REQUIRED WORK:
Look through the data below and extract, unchanged, the lines from the one that contains "for number, (swivel_x, swivel_y, has_brake)" to the one that contains "for node in", both included.

··· RECORDED INFORMATION ···

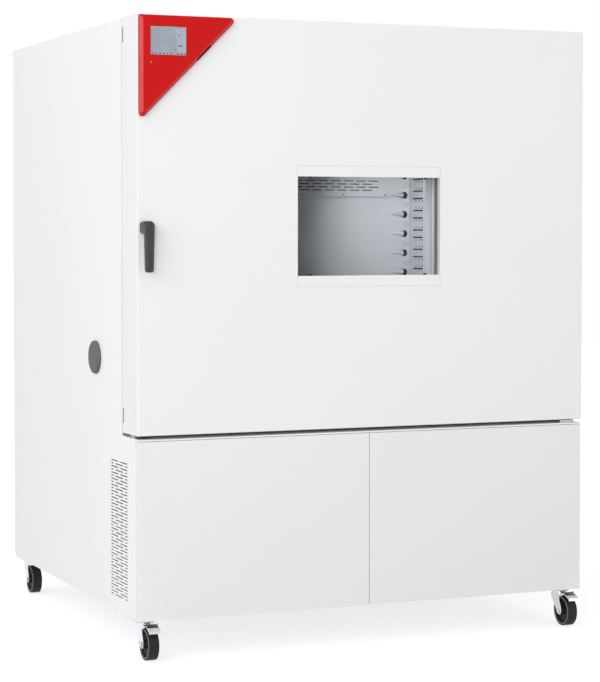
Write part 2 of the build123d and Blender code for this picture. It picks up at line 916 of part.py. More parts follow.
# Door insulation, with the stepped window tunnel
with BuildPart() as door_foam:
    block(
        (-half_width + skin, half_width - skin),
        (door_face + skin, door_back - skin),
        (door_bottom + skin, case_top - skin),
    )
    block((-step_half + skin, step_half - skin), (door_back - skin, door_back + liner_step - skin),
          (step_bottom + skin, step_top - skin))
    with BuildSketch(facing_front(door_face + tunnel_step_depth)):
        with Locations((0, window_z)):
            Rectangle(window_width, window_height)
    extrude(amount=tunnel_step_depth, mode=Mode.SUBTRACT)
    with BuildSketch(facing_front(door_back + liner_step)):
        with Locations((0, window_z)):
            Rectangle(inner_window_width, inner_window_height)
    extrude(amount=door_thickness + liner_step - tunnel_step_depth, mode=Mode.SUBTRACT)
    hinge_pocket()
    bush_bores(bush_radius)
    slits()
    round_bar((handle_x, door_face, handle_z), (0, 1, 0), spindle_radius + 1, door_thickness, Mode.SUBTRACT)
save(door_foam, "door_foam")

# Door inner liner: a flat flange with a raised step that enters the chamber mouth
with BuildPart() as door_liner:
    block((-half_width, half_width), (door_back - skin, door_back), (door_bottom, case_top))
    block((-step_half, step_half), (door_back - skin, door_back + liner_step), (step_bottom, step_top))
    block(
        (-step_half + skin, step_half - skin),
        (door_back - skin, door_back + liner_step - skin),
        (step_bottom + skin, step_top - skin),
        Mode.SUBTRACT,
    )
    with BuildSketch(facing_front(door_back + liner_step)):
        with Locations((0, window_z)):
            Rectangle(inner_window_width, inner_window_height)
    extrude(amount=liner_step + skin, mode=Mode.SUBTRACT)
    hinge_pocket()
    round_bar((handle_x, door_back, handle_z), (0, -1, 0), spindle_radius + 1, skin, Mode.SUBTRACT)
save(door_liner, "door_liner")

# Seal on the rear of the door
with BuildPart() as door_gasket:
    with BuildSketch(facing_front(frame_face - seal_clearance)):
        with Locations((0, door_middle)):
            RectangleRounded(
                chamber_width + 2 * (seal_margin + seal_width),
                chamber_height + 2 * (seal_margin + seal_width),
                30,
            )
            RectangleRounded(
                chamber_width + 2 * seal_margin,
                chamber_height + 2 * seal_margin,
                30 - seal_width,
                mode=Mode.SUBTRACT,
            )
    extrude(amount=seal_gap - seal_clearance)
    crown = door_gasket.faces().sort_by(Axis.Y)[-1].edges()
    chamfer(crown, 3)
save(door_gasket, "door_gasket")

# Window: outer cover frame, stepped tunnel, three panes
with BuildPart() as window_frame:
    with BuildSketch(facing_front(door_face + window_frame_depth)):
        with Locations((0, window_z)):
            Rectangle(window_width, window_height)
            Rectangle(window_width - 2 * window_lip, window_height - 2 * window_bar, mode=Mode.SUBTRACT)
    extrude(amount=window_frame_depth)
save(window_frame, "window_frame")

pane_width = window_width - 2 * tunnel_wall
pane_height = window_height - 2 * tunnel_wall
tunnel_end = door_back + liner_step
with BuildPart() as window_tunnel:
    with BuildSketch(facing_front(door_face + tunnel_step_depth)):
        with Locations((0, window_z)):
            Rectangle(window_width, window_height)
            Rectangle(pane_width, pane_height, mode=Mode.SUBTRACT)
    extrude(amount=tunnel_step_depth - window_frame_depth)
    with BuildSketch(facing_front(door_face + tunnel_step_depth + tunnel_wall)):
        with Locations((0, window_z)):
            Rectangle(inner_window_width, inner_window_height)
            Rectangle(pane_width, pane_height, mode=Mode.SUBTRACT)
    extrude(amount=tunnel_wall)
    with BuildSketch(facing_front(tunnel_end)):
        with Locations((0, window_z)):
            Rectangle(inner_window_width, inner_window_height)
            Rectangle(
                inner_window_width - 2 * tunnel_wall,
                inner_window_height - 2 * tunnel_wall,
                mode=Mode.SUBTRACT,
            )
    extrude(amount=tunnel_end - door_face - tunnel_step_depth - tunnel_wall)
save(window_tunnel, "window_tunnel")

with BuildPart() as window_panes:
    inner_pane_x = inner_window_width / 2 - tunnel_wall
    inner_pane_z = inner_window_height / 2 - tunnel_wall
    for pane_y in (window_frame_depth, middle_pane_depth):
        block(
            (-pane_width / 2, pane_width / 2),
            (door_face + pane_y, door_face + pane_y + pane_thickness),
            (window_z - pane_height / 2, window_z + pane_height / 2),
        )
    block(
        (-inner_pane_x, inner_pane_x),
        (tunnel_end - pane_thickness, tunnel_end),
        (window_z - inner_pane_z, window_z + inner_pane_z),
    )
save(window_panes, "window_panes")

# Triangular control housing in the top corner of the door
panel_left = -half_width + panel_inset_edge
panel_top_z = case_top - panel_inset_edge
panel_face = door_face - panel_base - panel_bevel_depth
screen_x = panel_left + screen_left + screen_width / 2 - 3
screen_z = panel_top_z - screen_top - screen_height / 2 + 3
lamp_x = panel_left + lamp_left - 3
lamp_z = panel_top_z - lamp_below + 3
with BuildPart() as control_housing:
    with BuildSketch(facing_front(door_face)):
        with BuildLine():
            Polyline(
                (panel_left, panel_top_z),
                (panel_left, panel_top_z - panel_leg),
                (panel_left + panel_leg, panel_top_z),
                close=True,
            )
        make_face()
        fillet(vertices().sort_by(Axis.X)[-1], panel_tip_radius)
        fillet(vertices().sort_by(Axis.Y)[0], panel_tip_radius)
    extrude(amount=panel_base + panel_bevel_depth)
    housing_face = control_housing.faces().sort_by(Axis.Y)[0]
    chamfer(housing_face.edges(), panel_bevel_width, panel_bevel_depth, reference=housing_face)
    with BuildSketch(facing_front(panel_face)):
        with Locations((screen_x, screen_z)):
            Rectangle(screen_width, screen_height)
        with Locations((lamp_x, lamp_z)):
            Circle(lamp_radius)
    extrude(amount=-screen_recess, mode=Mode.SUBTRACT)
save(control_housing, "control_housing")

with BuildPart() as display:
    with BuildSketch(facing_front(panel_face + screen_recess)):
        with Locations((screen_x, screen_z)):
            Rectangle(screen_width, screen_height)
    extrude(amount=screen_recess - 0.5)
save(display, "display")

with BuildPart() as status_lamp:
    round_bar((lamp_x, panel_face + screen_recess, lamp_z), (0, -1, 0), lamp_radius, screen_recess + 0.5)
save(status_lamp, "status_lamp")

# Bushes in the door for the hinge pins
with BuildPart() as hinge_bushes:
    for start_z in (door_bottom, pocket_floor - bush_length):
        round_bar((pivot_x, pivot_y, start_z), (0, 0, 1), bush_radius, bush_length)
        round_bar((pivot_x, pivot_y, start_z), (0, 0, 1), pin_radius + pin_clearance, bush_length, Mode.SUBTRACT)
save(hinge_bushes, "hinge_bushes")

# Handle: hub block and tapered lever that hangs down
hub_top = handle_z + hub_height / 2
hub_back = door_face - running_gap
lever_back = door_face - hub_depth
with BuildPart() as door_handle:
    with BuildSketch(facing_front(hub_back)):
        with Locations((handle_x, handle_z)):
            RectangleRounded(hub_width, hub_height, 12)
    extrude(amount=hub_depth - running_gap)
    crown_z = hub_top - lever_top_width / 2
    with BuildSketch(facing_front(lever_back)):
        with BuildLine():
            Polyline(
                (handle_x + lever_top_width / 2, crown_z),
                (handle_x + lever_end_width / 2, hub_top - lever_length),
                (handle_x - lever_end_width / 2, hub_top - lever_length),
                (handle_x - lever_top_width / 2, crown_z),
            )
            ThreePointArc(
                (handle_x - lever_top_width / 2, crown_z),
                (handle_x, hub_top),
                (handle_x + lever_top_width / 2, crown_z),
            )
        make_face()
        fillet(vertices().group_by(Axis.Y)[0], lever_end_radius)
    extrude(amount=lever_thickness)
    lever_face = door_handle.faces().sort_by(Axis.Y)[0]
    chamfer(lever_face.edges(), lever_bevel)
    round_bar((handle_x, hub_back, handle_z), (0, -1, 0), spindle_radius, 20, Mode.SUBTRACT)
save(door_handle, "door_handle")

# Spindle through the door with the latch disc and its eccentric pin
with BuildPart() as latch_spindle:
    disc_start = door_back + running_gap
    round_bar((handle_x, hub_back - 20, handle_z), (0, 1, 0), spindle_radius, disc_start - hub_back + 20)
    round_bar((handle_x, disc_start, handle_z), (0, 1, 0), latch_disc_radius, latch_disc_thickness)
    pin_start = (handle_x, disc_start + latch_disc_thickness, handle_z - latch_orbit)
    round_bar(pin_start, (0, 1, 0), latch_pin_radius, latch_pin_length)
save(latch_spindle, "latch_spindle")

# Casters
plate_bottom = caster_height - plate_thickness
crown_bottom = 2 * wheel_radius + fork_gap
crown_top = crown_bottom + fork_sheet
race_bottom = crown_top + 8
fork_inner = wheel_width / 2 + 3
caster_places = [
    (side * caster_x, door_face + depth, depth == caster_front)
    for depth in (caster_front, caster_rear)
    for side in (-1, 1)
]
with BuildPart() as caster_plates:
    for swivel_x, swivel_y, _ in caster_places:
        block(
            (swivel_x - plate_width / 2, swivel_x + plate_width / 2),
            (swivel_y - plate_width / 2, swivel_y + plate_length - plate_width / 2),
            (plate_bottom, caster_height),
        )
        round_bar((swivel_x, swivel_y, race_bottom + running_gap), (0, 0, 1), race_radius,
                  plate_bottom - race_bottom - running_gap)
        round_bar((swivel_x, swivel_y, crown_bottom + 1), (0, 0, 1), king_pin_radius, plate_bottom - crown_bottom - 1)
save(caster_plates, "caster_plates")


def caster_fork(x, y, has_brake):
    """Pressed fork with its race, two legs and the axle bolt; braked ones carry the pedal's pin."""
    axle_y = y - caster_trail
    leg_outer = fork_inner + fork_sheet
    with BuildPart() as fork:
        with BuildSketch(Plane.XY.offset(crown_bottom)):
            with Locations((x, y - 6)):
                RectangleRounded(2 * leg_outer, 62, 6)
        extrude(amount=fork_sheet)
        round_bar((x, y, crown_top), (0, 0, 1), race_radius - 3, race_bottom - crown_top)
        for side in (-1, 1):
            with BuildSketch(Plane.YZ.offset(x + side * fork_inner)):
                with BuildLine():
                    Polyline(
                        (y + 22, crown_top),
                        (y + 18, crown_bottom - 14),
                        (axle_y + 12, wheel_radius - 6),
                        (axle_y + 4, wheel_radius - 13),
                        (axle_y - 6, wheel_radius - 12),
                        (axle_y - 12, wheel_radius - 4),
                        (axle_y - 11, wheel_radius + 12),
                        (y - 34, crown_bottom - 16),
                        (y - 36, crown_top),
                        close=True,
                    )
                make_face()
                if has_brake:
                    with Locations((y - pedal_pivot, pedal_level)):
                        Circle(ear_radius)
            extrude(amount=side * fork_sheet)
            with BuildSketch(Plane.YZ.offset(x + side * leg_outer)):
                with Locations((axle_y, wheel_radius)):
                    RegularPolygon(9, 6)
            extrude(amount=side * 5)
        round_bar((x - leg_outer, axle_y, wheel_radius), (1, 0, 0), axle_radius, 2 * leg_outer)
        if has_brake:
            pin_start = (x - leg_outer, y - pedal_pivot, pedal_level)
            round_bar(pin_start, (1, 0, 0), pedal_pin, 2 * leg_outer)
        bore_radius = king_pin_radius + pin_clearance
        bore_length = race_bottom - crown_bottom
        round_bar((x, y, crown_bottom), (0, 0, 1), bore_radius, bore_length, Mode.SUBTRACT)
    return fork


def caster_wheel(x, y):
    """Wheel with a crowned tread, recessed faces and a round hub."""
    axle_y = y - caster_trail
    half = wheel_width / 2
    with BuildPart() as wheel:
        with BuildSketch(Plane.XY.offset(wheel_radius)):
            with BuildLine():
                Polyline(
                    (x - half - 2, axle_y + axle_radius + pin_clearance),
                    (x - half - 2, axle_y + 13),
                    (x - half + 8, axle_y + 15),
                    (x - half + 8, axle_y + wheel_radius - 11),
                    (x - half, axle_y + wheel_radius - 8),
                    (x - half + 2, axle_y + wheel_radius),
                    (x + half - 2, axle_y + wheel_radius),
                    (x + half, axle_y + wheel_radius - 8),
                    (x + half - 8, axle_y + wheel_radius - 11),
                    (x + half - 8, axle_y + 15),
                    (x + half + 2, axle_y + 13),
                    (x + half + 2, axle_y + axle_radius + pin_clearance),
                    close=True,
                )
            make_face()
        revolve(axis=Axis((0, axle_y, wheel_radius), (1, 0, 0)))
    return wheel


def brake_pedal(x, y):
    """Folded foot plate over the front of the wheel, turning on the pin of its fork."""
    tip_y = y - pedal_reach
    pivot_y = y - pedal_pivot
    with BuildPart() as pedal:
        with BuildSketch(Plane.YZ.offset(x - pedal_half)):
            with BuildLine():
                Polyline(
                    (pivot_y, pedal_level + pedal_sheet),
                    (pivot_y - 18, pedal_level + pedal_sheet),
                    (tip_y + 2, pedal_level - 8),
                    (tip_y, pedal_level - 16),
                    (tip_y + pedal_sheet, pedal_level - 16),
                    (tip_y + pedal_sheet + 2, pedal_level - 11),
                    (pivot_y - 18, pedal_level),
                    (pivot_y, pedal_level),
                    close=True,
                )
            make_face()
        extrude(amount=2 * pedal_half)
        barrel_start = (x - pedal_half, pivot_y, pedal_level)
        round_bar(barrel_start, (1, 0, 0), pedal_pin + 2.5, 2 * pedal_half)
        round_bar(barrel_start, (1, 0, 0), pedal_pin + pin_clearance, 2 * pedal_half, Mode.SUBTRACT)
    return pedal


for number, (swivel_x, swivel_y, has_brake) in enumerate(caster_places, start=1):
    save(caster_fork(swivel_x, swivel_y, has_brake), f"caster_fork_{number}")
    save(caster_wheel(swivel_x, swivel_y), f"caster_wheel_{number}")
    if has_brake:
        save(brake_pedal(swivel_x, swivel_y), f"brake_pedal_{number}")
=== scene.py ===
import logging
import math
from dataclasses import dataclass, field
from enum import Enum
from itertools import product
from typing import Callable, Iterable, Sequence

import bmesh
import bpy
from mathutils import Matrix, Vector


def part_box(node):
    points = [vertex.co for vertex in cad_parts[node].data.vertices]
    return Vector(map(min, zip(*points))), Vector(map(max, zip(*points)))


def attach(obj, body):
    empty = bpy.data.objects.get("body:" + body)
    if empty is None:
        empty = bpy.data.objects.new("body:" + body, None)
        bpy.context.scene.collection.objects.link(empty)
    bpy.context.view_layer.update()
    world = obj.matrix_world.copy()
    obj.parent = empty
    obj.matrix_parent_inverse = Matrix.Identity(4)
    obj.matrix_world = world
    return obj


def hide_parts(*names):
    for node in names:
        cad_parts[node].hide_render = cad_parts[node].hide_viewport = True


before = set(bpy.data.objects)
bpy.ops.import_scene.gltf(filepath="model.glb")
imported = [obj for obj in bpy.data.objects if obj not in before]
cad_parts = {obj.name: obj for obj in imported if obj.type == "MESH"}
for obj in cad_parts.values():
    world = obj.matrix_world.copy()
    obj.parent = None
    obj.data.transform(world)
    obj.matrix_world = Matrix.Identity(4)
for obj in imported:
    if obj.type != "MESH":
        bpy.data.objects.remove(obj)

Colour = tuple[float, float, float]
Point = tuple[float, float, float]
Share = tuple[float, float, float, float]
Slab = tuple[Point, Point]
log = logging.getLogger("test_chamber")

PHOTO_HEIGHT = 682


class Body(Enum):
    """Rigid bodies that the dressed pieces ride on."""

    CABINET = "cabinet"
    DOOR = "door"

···

THE SOLUTION:
for number, (swivel_x, swivel_y, has_brake) in enumerate(caster_places, start=1):
    save(caster_fork(swivel_x, swivel_y, has_brake), f"caster_fork_{number}")
    save(caster_wheel(swivel_x, swivel_y), f"caster_wheel_{number}")
    if has_brake:
        save(brake_pedal(swivel_x, swivel_y), f"brake_pedal_{number}")
=== scene.py ===
import logging
import math
from dataclasses import dataclass, field
from enum import Enum
from itertools import product
from typing import Callable, Iterable, Sequence

import bmesh
import bpy
from mathutils import Matrix, Vector


def part_box(node):
    points = [vertex.co for vertex in cad_parts[node].data.vertices]
    return Vector(map(min, zip(*points))), Vector(map(max, zip(*points)))


def attach(obj, body):
    empty = bpy.data.objects.get("body:" + body)
    if empty is None:
        empty = bpy.data.objects.new("body:" + body, None)
        bpy.context.scene.collection.objects.link(empty)
    bpy.context.view_layer.update()
    world = obj.matrix_world.copy()
    obj.parent = empty
    obj.matrix_parent_inverse = Matrix.Identity(4)
    obj.matrix_world = world
    return obj


def hide_parts(*names):
    for node in names:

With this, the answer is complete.